Ele destaca que, no setor financeiro, manter bancos públicos significa garantir financiamento para tirar do papel obras que o setor privado cobraria muito mais caro para construir, como as de saneamento básico e moradias mais acessíveis. Os bancos públicos também são fundamentais na oferta de financiamento mais barato à agricultura familiar que, hoje, é responsável por 70% o alimento que chega em nossas mesas. Portanto, sem os bancos públicos o país colocaria em risco a segurança alimentar. Fukunaga ainda completa:
“A Alemanha está entre os países desenvolvidas que mantém e fortalece a gestão dos bancos públicos, como ferramenta de políticas econômicas que tornaram a nação mais resiliente diante de crises. A chamada ‘economia social de mercado’, inclusive, teve origem na Alemanha pós-guerra onde, no centro, estão os sindicatos participando de decisões estratégicas nas empresas e, no sistema financeiro, cooperativas e bancos públicos que trabalham de forma integrada para fazer com que todas as pessoas e empresas tenham acesso a crédito”, explica o CEBB.

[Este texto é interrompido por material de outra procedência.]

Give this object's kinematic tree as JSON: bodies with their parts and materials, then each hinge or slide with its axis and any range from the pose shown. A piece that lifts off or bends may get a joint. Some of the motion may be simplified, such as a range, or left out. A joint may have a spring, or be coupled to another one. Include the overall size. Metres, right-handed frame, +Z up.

Maiores empresas de energia são estatais
Ainda na entrevista ao Correio Braziliense, Dória comentou que ele se inspira no “modelo já existente nos Estados Unidos” para a privatização da Petrobras, que seria dividir a empresa em várias partes “a ser colocada em leilão internacional na Bolsa de Valores”.
O pensamento defendido por Dória está na contramão do que de fato está acontecendo no mundo inteiro. Segundo o TNI (Transnational Institute), centro de estudos em democracia e sustentabilidade sediado na Holanda, desde o início dos anos 2000, centenas de empresas, de diversas áreas, foram reestatização, inclusive nos países mais ricos.
Vale destaca ainda que, no setor de petróleo e gás, as maiores empresas do mundo são estatais, as chamadas national oil companies (NOCs). Entre elas, estão a Saudi Aramco (Arábia Saudita), a NIOC (Irã), a CNPC (China), a PDVSA (Venezuela), a Statoil (Noruega) e a Petrobras.
Dória também se esqueceu de comentar que o Congresso norte-americano e a Casa Branca têm forte influência na defesa das jazidas minerais e petrolíferas daquele país. Um exemplo foi a atuação política para impedir que a estatal chinesa CNOOC participasse, em 2005, da compra da Unocal Corporation, detentora de reservas consideráveis de petróleo e gás na América do Norte e Ásia.
Na ocasião, o Congresso Americano lançou mão de uma emenda que autoriza o Poder Executivo de rever todo o investimento estrangeiro nos Estados Unidos. Assim, mesmo tendo feito a maior oferta (cerca de 18,5 bilhões de dólares, em comparação com a segunda oferta de 16,5 bilhões feita pela Chevron), a CNOOC foi impedida de comprar a Unocal Corporation.
“O caso Unocal é a demonstração evidente de que o discurso norte-americano de defesa do livre mercado não é acompanhado pela prática. Os interesses estratégicos do Estado norte-americano prevaleceram sobre os mecanismos ditos de mercado. No setor petrolífero, nem a principal potência econômica do mundo abre mão da garantia da sua soberania”, pontuou o professor e advogado Gilberto Bercovici, em artigo de sua autoria publicado no site Conjur.
Retorno ao modelo de exploração colonial
Voltando ao discurso de Dória, o aspirante à cadeira no Palácio do Planalto ainda argumentou que, com a venda da Petrobras, seria possível formar “um fundo regulador” para impedir o aumento dos combustíveis quando houvesse aumento do petróleo nas cotações do mercado internacional.
“Essa fala de Dória é mais um erro, replicado pela maioria dos meios de comunicação, infelizmente. Não precisamos e nem deveríamos continuar atrelando o preço do petróleo ao preço praticado, em dólar, no mercado internacional, se temos produção de petróleo em território nacional”, destaca Fukunaga se referindo à política de paridade em relação aos preços de combustíveis importados, praticada pela Petrobras desde 2016.
Além da paridade dos preços do petróleo com o dólar, o desmonte da Petrobras também está contribuindo para aumentar os custos dos combustíveis em âmbito nacional. A perda mais significativa foi da TAG, responsável pelo maior sistema de gasodutos do país. A Petrobras vendeu a empresa por R$ 36 bilhões e, agora, paga a ela R$ 3 bilhões ao ano para utilizar o complexo de gasodutos.
“Desde 2016, com a entrada de Temer no governo, o Brasil vem sendo submetido, novamente, a uma exploração do tipo colonial. Passamos, lá atrás, pelos ciclos do pau-brasil, do açúcar, do ouro, prata e diamante, do café, da borracha e do cacau. Agora, a invés de aproveitar as grandes reservas de petróleo para desenvolver a cadeia industrial competindo, lado a lado, com os países desenvolvidos, estamos exportando a matéria bruta, entrando mais uma vez para o ciclo extrativista. O governo Bolsonaro aprofunda essa lógica e, se Dória se tornar presidente, manterá a política do desmonte e subdesenvolvimento do país”, alerta o CEBB.